• [Stated problem]: Examine the entries and show every line in which the word "saved" is found.
——
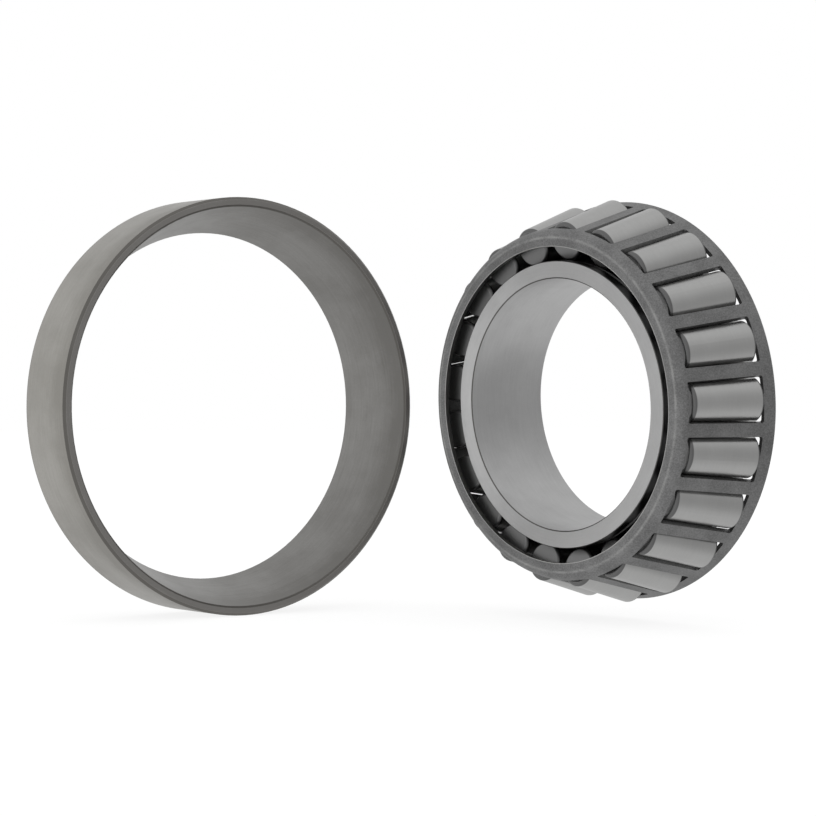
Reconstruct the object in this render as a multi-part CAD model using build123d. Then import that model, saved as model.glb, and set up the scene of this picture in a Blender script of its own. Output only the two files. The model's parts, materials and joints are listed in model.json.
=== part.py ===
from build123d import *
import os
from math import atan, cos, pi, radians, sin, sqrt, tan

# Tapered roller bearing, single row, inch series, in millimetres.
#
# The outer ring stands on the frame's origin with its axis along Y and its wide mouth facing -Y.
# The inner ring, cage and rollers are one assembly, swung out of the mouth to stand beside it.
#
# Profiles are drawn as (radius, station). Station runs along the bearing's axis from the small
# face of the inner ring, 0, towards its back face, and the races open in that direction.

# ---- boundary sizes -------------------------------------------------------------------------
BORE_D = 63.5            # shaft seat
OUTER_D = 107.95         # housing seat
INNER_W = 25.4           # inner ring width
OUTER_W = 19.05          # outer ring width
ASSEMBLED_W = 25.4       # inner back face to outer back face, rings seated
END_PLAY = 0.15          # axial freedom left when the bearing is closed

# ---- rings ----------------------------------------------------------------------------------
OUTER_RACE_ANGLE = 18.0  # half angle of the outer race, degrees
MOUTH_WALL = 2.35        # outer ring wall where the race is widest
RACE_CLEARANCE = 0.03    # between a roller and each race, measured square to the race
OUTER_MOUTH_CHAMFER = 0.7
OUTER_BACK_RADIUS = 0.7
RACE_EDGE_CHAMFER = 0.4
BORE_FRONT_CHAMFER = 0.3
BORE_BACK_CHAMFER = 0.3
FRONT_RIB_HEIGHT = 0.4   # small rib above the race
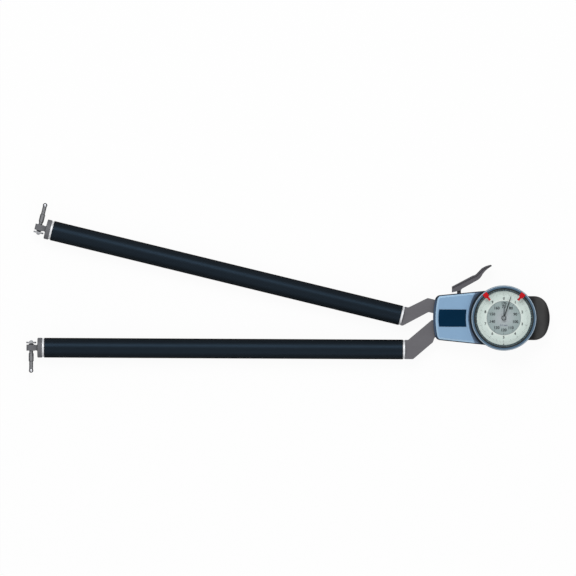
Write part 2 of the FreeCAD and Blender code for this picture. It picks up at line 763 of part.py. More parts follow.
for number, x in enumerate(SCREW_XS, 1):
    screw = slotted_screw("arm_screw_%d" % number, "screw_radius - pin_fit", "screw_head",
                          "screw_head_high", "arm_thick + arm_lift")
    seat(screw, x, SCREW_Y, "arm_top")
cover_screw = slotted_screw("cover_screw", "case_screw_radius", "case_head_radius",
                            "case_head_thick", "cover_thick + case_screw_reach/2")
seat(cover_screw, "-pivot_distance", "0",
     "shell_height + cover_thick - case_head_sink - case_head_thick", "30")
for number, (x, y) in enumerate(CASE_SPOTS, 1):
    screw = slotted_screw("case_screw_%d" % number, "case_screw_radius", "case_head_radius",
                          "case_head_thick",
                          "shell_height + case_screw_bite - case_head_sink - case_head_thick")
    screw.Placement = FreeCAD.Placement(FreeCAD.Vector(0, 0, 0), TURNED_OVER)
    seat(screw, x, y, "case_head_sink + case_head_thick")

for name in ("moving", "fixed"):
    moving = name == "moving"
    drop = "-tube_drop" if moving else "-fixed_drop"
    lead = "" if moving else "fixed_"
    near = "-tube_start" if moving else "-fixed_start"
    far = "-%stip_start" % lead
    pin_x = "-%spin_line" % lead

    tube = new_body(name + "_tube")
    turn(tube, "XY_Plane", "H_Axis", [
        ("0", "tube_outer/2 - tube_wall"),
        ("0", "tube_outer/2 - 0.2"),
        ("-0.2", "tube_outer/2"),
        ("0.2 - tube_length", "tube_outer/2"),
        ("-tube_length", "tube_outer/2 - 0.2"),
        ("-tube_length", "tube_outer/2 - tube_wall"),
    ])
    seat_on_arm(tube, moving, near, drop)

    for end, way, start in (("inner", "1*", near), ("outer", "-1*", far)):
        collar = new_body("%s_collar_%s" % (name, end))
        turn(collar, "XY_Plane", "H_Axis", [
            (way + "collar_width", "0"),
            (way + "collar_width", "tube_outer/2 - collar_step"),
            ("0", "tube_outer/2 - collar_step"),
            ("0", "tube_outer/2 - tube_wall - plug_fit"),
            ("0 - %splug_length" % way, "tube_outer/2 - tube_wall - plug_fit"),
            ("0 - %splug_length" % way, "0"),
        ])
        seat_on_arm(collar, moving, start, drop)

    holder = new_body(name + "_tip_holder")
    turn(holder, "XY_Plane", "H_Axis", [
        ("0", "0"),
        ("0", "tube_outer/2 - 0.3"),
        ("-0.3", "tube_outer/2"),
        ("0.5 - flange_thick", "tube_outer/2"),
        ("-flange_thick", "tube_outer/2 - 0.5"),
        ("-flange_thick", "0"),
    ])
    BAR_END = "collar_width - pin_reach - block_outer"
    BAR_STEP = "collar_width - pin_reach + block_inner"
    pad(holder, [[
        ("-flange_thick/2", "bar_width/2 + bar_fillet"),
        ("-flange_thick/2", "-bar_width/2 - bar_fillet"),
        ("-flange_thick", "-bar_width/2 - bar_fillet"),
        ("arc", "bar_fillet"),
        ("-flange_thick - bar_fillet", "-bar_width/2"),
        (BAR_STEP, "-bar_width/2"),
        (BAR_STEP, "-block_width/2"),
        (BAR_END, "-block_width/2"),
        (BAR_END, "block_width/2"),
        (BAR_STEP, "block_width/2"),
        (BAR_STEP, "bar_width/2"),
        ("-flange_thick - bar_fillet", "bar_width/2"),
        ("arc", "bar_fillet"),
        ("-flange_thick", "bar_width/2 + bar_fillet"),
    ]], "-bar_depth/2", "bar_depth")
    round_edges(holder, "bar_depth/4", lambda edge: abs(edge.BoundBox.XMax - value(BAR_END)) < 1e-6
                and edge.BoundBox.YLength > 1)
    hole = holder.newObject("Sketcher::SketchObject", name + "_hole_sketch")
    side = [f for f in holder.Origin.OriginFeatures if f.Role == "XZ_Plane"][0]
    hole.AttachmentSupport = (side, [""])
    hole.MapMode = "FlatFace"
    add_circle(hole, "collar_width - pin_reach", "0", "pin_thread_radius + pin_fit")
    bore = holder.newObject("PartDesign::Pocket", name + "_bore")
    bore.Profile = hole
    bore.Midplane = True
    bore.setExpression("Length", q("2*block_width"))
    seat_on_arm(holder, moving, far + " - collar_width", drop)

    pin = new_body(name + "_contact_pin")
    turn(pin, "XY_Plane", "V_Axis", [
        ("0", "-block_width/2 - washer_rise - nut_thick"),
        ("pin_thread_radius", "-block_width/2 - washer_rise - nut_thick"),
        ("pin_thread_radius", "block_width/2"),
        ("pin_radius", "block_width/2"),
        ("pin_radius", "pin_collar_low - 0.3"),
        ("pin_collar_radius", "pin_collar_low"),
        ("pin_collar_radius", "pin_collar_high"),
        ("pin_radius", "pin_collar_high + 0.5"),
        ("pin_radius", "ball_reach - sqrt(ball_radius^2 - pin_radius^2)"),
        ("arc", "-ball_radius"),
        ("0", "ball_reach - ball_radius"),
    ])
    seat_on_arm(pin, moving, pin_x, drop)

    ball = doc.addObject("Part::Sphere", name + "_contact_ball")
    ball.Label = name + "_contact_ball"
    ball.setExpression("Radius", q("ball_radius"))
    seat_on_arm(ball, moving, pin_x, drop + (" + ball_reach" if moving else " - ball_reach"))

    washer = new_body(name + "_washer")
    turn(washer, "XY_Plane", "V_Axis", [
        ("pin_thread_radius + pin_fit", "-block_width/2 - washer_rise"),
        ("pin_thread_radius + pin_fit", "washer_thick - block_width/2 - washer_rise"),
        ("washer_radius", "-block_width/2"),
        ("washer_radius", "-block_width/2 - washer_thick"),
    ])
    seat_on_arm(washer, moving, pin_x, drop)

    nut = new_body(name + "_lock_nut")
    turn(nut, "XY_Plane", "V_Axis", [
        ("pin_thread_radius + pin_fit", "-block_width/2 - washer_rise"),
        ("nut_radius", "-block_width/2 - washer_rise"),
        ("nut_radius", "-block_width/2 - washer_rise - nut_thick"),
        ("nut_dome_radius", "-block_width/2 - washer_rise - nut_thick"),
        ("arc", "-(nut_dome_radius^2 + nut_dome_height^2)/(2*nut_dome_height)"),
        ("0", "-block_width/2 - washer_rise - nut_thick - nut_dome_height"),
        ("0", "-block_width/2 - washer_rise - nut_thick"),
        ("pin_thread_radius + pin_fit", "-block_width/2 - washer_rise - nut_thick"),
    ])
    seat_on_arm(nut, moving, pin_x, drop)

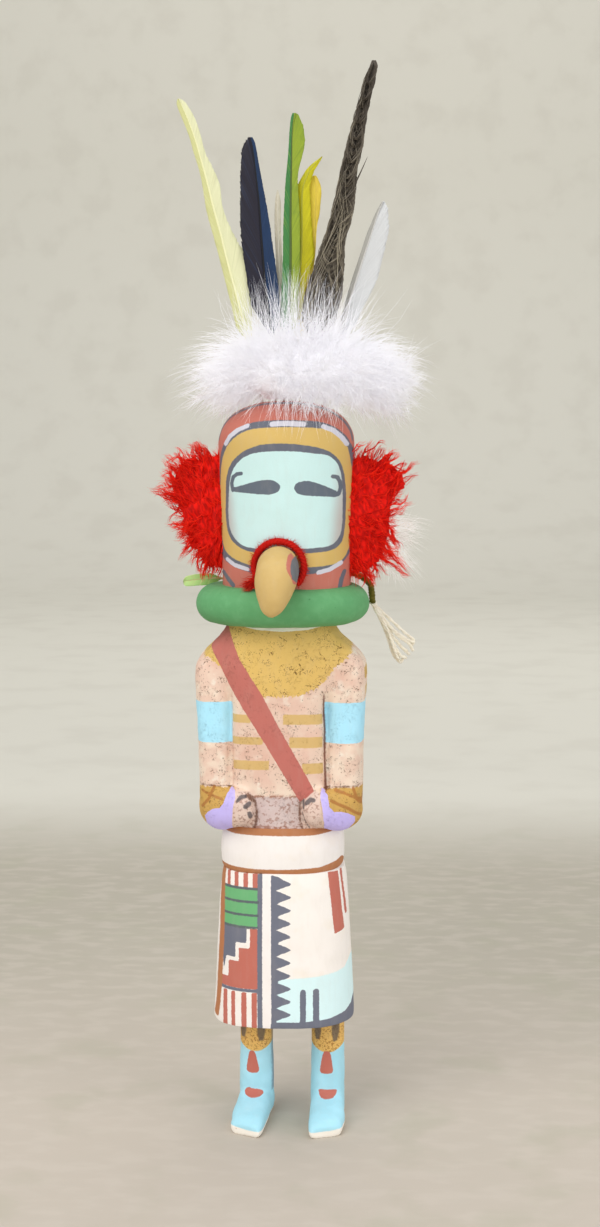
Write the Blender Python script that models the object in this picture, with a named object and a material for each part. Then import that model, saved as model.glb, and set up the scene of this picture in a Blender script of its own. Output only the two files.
——
• [Result of the exercise]:
Reconstruct the object in this render as a multi-part CAD model using build123d. Then import that model, saved as model.glb, and set up the scene of this picture in a Blender script of its own. Output only the two files. The model's parts, materials and joints are listed in model.json.
Write the Blender Python script that models the object in this picture, with a named object and a material for each part. Then import that model, saved as model.glb, and set up the scene of this picture in a Blender script of its own. Output only the two files.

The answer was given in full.